Hacker News new | ask | show | jobs
by sk5t 1849 days ago
A vote here against integer/serial PKs, not only because they leak information, but also because they can result in incorrect joins.

IME it's much more often I've quickly made a table with a serial PK and later wished it were uuid; just about never made a uuid and later wished for the compactness or natural clustering of bigint. Maybe for a table of millions and millions of time-ordered events.

2 comments

Note I said "internal use". But how can primary keys result in incorrect joins?

Unless you're changing a foreign key, joins will always be correct.

Unless I'm doing something wrong in the last 30 years of using SQL.

If you use serial integer ids and accidentally join on the wrong tables/columns you will get rows back even if the join doesn't make sense, because all serian integer ids have values in common. If you're using UUIDs you will "never" get rows back when joining on the wrong ids and spot your mistake.
I think if you're joining against wrong tables or columns, then you have bigger problems than if the values are BigInt or UUID's.
"Don't ever be wrong" is one way to do it; on the other hand, sometimes we make mistakes anyway, especially in ad hoc queries, and not getting any results back at all helps to spot the problem quickly (more quickly than spending minutes befuddled by the nonempty resultset).
One thing that no one mentions so far is the extra space these ids consume.

Is the value of making that mistake strong enough that you use so much more data to store a UUID value??

Well, I in fact did mention the "compactness" of integers at the start of this thread :)
Value safety instead of type safety. It's reasonably likely to work; even if you can't trust the UUIDs to be generated by a trustworthy source, when you test the query it'll be wrong even if you accidentally join against a table that has a sufficiently similar schema.

I'm more familiar with MySQL where I don't have anything other than basic, automatically converted types.

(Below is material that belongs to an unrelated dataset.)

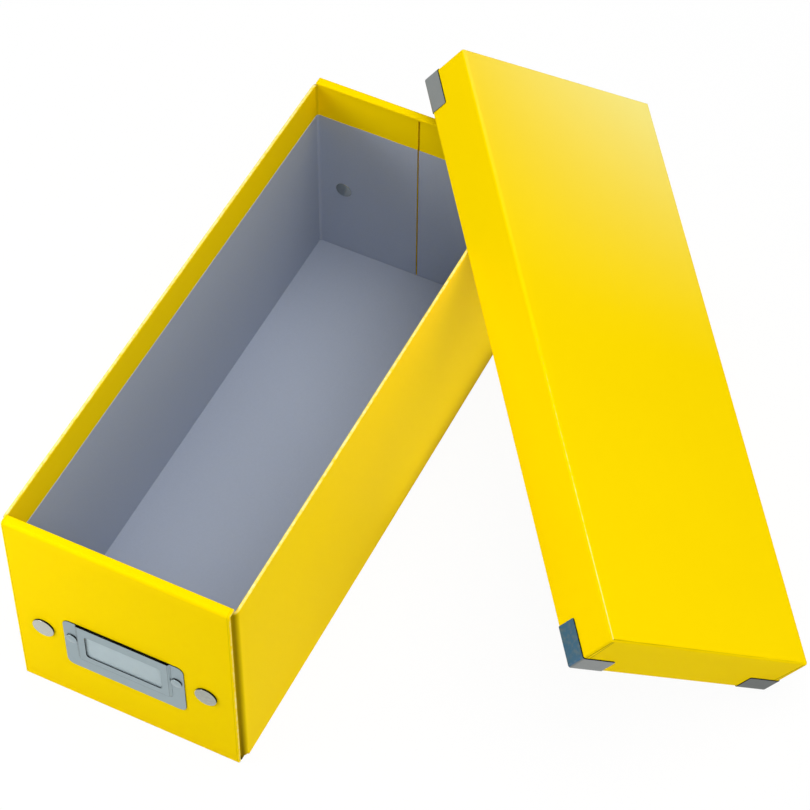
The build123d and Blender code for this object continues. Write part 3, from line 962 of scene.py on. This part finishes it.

But in Postgres, where there's more types, can I create a type that is representationally equivalent to a builtin type but not automatically convertable? So that if I say "select * from donkey left join plant on plant.id = donkey.animal" it says "error: cannot compare PlantId with AnimalId, use an explicit cast if you really want to do this". If this were possible and ergonomic, it would be better than a relatively cryptic null in the case that plants and animals have distinct (UUID) PKs.

> […] but also because they can result in incorrect joins.

Side question: can I get Postgres to throw an error if I try to join on two IDs where neither of the IDs have a foreign key reference to the other?

I wouldn't think so, and this sounds like a mighty footgun!